* Begin DATASET CONTENT *
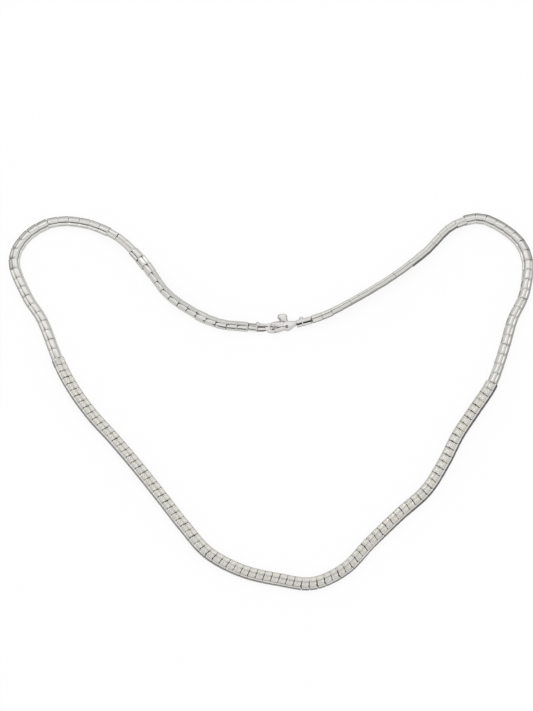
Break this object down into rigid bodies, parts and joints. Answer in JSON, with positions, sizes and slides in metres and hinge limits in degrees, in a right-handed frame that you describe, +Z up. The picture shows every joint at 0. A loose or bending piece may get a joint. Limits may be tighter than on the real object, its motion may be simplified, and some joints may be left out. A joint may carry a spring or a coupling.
{
  "type": "short-link chain necklace with a paved front and a lobster claw clasp",
  "caption": "Flexible white metal chain necklace of short rounded links lying in a fastened loop, with a stone-set front and a claw clasp whose spring gate opens.",
  "frame": {"origin": "on the surface that the necklace lies on, at the middle of the box round the loop", "axes": "+Z up from the surface, +Y from the paved front towards the clasp, +X along the loop's width towards the claw's chain"},
  "size_m": [0.1444, 0.1088, 0.0023],
  "materials": {
    "polished_metal": "polished white gold, rhodium plated",
    "paved_metal": "polished white gold settings between rows of small brilliants",
    "clasp_metal": "polished white gold, softly tumbled",
    "stones": "small round brilliants, clear and faintly tinted"
  },
  "bodies": {
    "root": {"chain_left": "polished_metal", "paved_front": "paved_metal", "chain_right": "polished_metal", "cap_left": "polished_metal", "cap_right": "polished_metal", "clasp_claw": "clasp_metal", "clasp_rivet": "clasp_metal"},
    "lever": {"clasp_lever": "clasp_metal"}
  },
  "joints": [
    {"name": "gate_hinge", "type": "hinge", "parent": "root", "child": "lever", "pos_m": [0.0041, 0.0206, 0.0012], "axis": [0, 0, 1], "range_deg": [0, 15], "stiffness_Nm_per_rad": 0.00005, "springref_deg": -11.46}
  ]
}
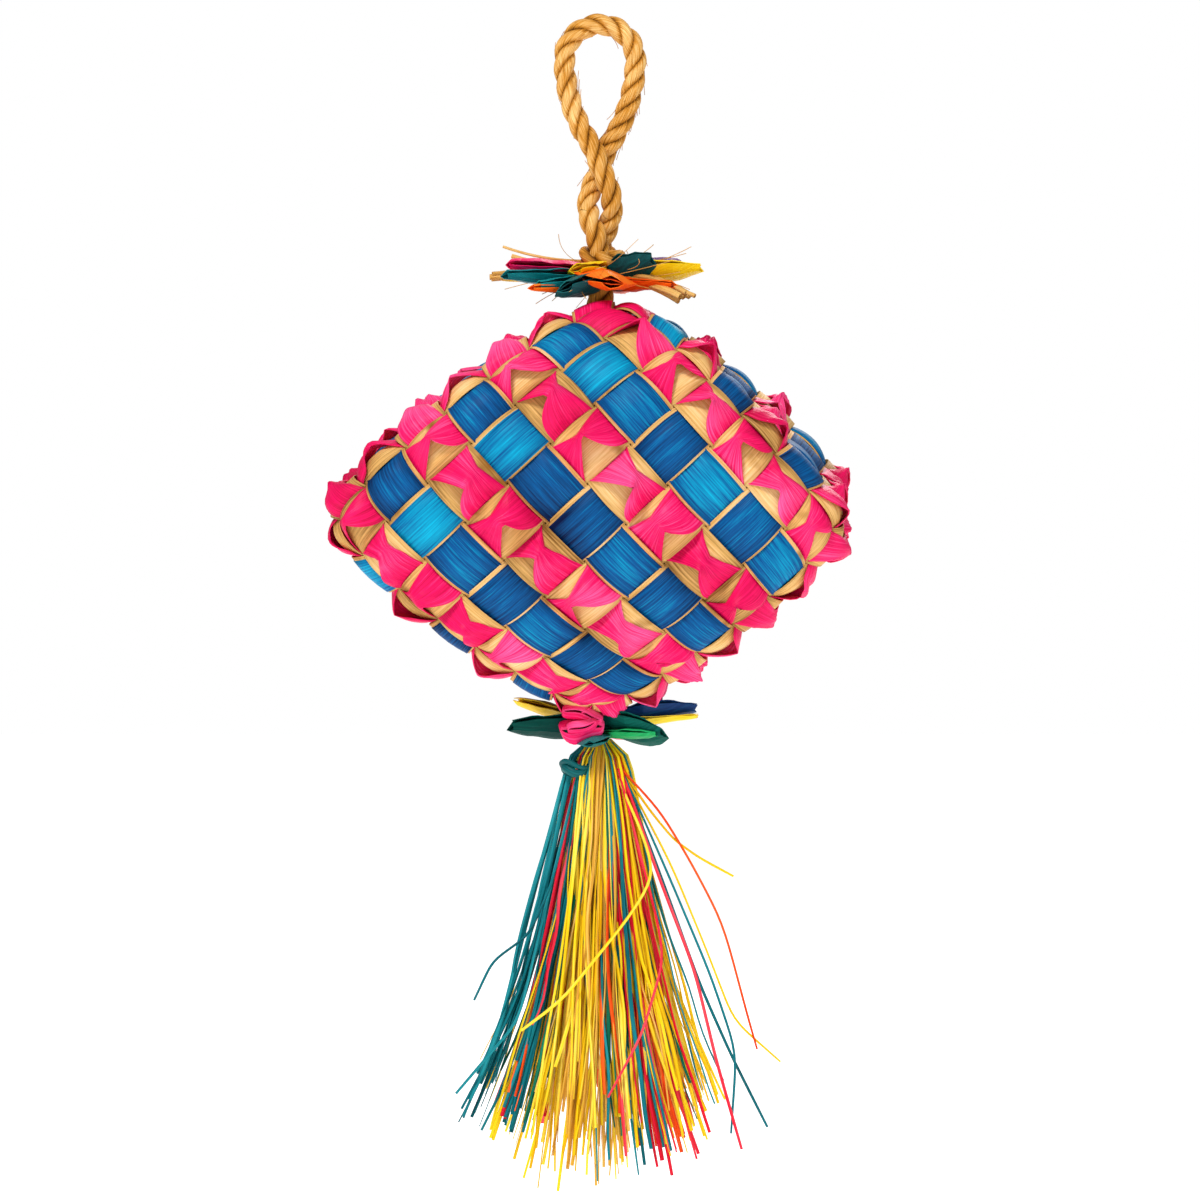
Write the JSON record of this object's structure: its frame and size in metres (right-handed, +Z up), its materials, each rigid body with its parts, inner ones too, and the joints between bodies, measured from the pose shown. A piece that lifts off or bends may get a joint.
* End DATASET CONTENT *
> **WHAT YOU WILL DO**:
Repeat all entries. Match them exactly.

> **OUTPUT**:
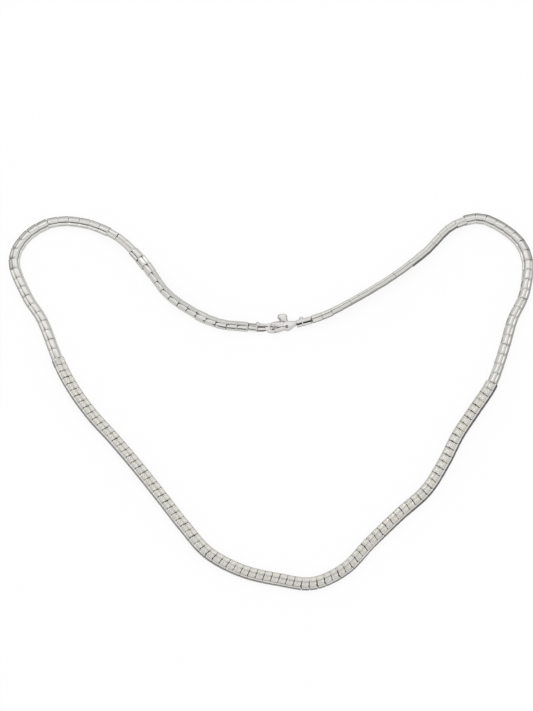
Break this object down into rigid bodies, parts and joints. Answer in JSON, with positions, sizes and slides in metres and hinge limits in degrees, in a right-handed frame that you describe, +Z up. The picture shows every joint at 0. A loose or bending piece may get a joint. Limits may be tighter than on the real object, its motion may be simplified, and some joints may be left out. A joint may carry a spring or a coupling.
{
  "type": "short-link chain necklace with a paved front and a lobster claw clasp",
  "caption": "Flexible white metal chain necklace of short rounded links lying in a fastened loop, with a stone-set front and a claw clasp whose spring gate opens.",
  "frame": {"origin": "on the surface that the necklace lies on, at the middle of the box round the loop", "axes": "+Z up from the surface, +Y from the paved front towards the clasp, +X along the loop's width towards the claw's chain"},
  "size_m": [0.1444, 0.1088, 0.0023],
  "materials": {
    "polished_metal": "polished white gold, rhodium plated",
    "paved_metal": "polished white gold settings between rows of small brilliants",
    "clasp_metal": "polished white gold, softly tumbled",
    "stones": "small round brilliants, clear and faintly tinted"
  },
  "bodies": {
    "root": {"chain_left": "polished_metal", "paved_front": "paved_metal", "chain_right": "polished_metal", "cap_left": "polished_metal", "cap_right": "polished_metal", "clasp_claw": "clasp_metal", "clasp_rivet": "clasp_metal"},
    "lever": {"clasp_lever": "clasp_metal"}
  },
  "joints": [
    {"name": "gate_hinge", "type": "hinge", "parent": "root", "child": "lever", "pos_m": [0.0041, 0.0206, 0.0012], "axis": [0, 0, 1], "range_deg": [0, 15], "stiffness_Nm_per_rad": 0.00005, "springref_deg": -11.46}
  ]
}
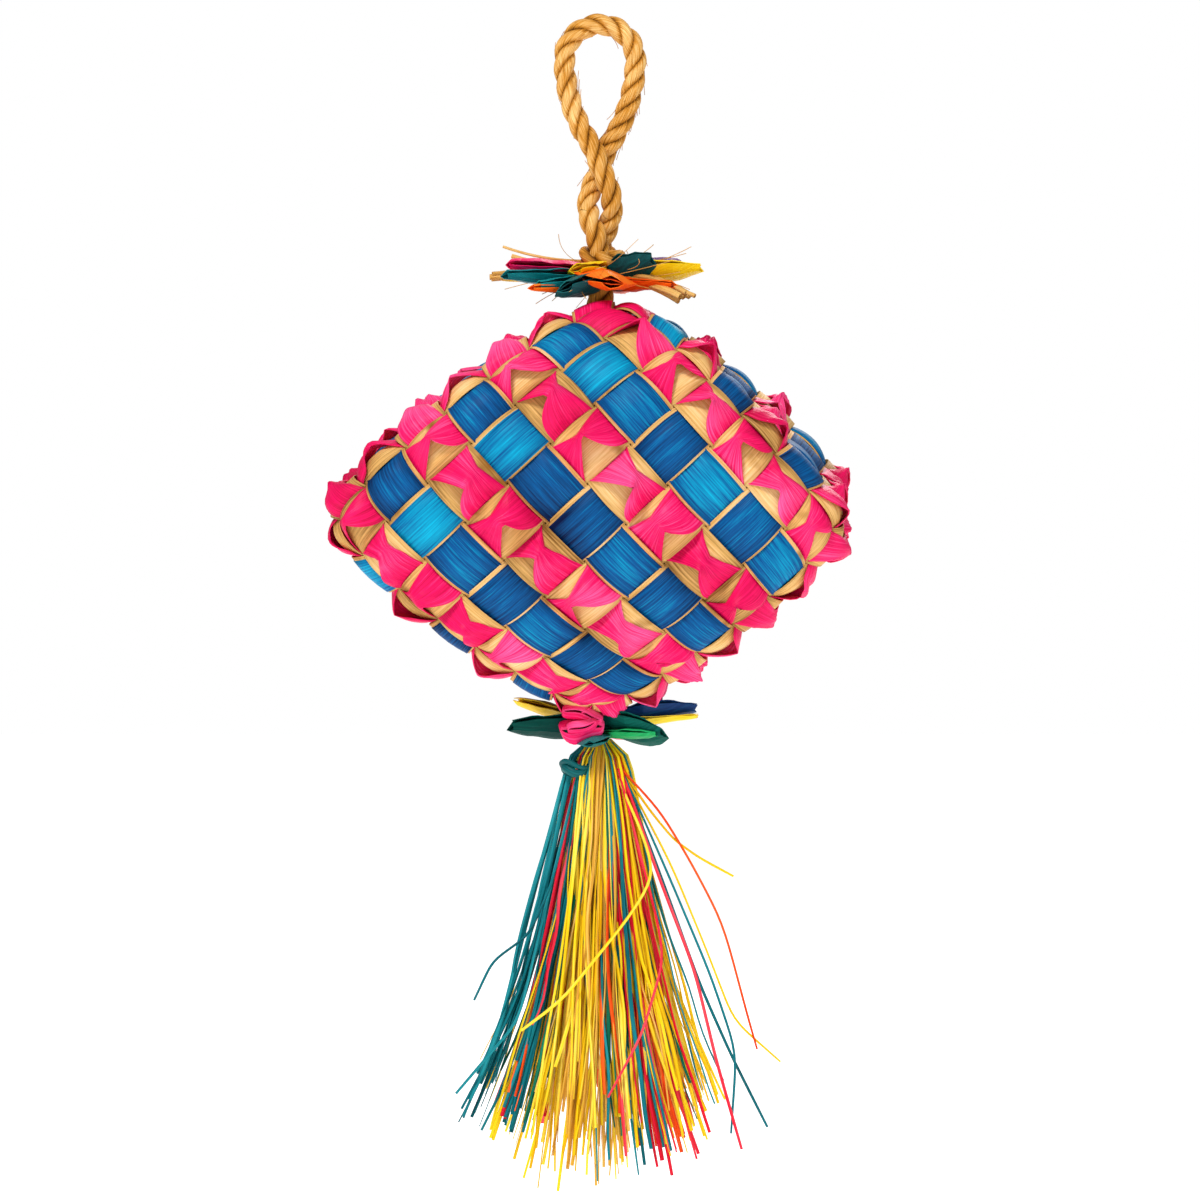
Write the JSON record of this object's structure: its frame and size in metres (right-handed, +Z up), its materials, each rigid body with its parts, inner ones too, and the joints between bodies, measured from the pose shown. A piece that lifts off or bends may get a joint.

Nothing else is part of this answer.